Ned Potter has published an interesting slidedeck on the relevance of Dave White’s work on Visitors and Residents on social media in libraries.
He describes the many different ways in which libraries can engage with users and visitors using a range of social media tools. One of the challenges when using social media in libraries is to focus on using it as a broadcast mechanism and not thinking about how to engage and interact with users.
There are lots of existing and new tools out there that can be used to promote, engage, collaborate and inform.
He does make the usual assumption of seeing the concept as separating visitors from residents into two distinct groups, when as Dave White makes clear in his video is much more of a continuum. When it comes to social networks people can be both visitors and residents depending on the context and what they need or are doing. You can be a visitor to Facebook, but you can also be a resident in Facebook. Resident in a personal capacity interacting with friends and family, and a visitor in a professional capacity, going to Facebook pages as and when required.

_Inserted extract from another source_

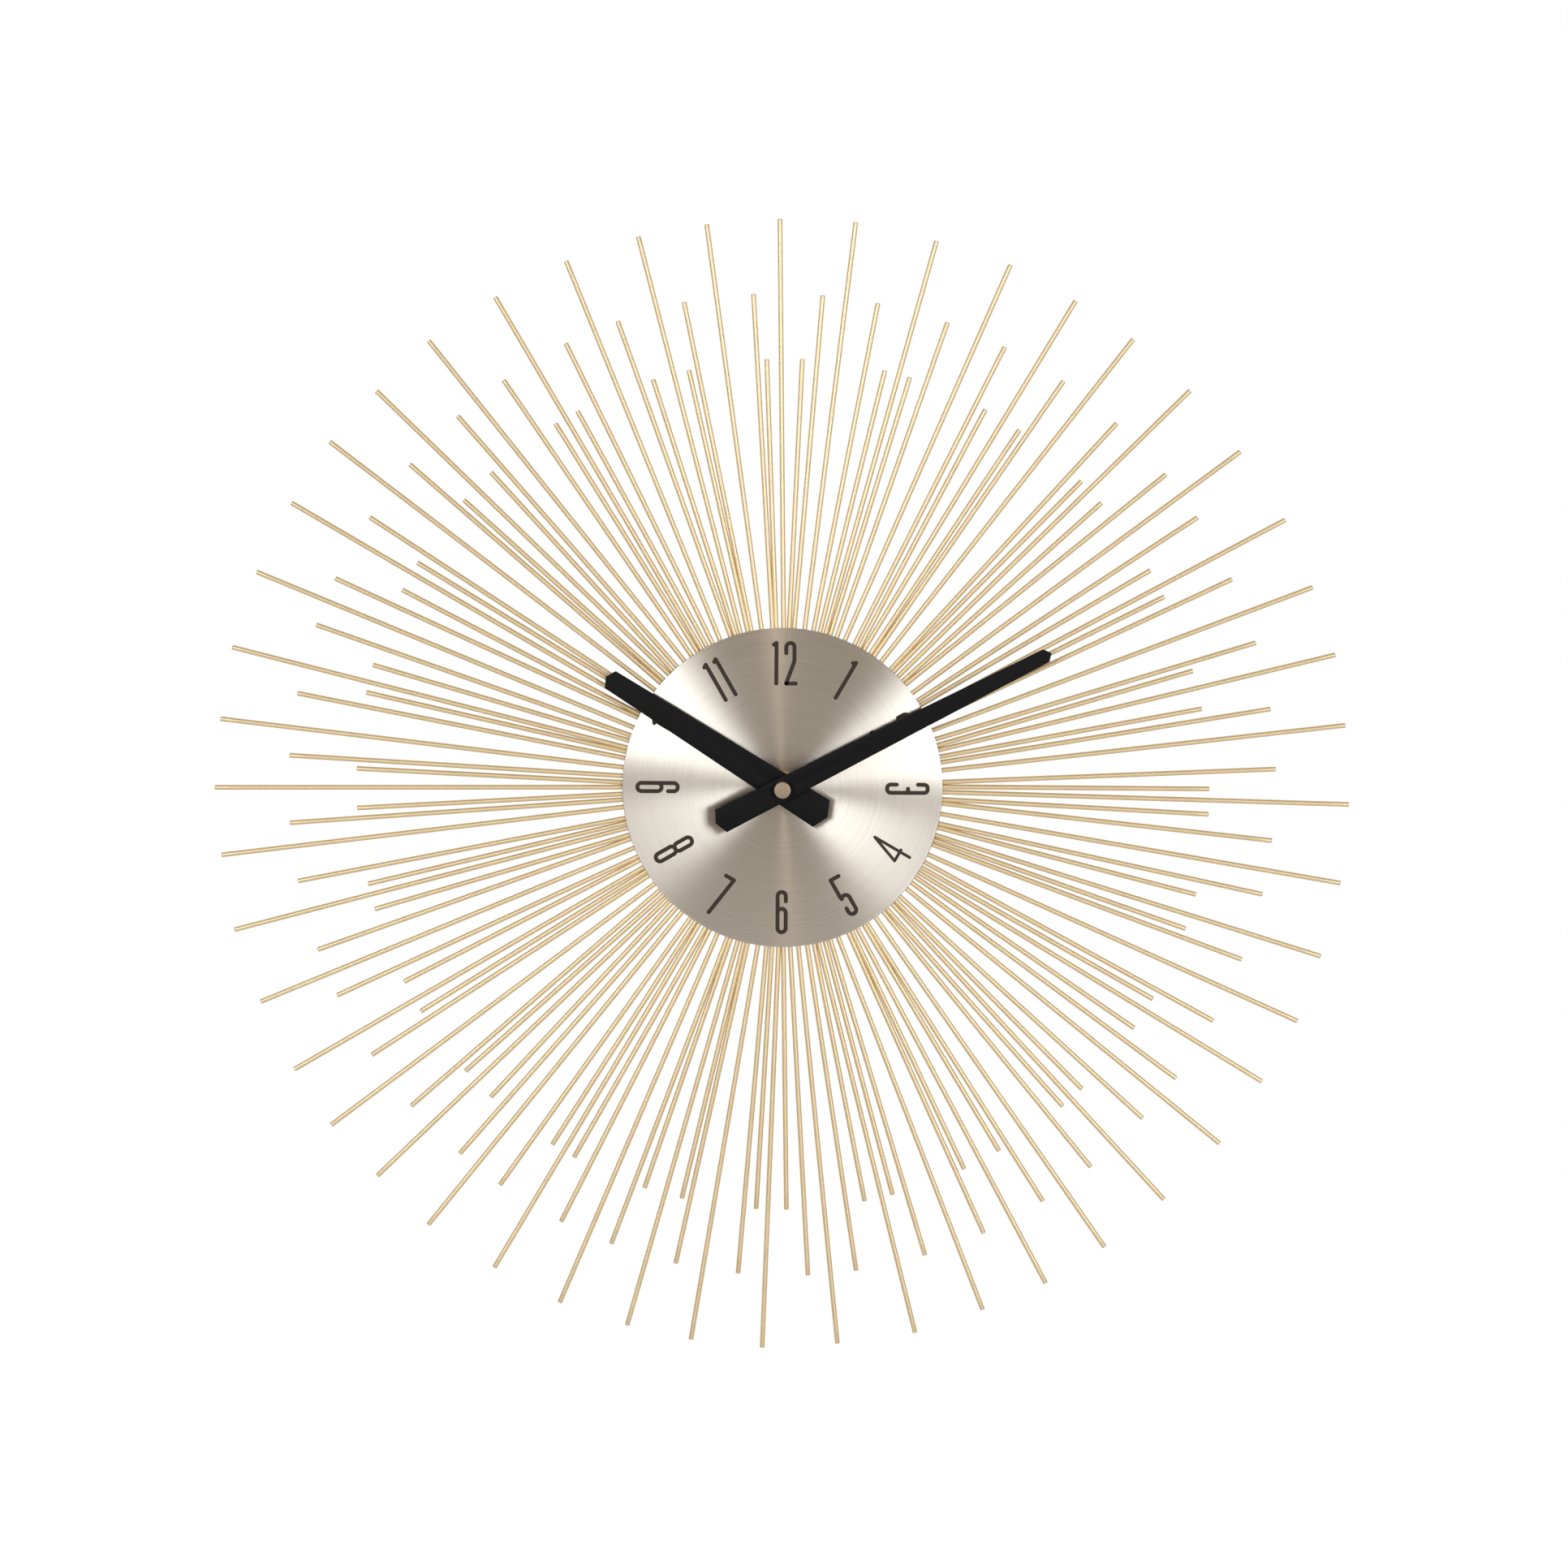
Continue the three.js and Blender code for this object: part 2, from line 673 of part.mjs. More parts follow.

Dave’s recent video on Visitors and Residents and the mapping exercise shows much more clearly how the concept can be used to describe how an individual interacts with social media, and additionally the continuum between professional and personal.
Understanding how both the concept of Visitors and Residents and social media can be used to increase usage and engagement with users of the library is really useful, and Ned’s slidedeck and accompanying blog post gives you lots to think about.
One suggestion that I found helps, is if the entire team engage in using social media and that the tools are also used for internal purposes. This helps build familiarity with the tools, but also helping to understand what sorts of activities on social media work and what may not. One of the questions you will need to ask is how are you going to increase the social media capability (media literacy) of your team?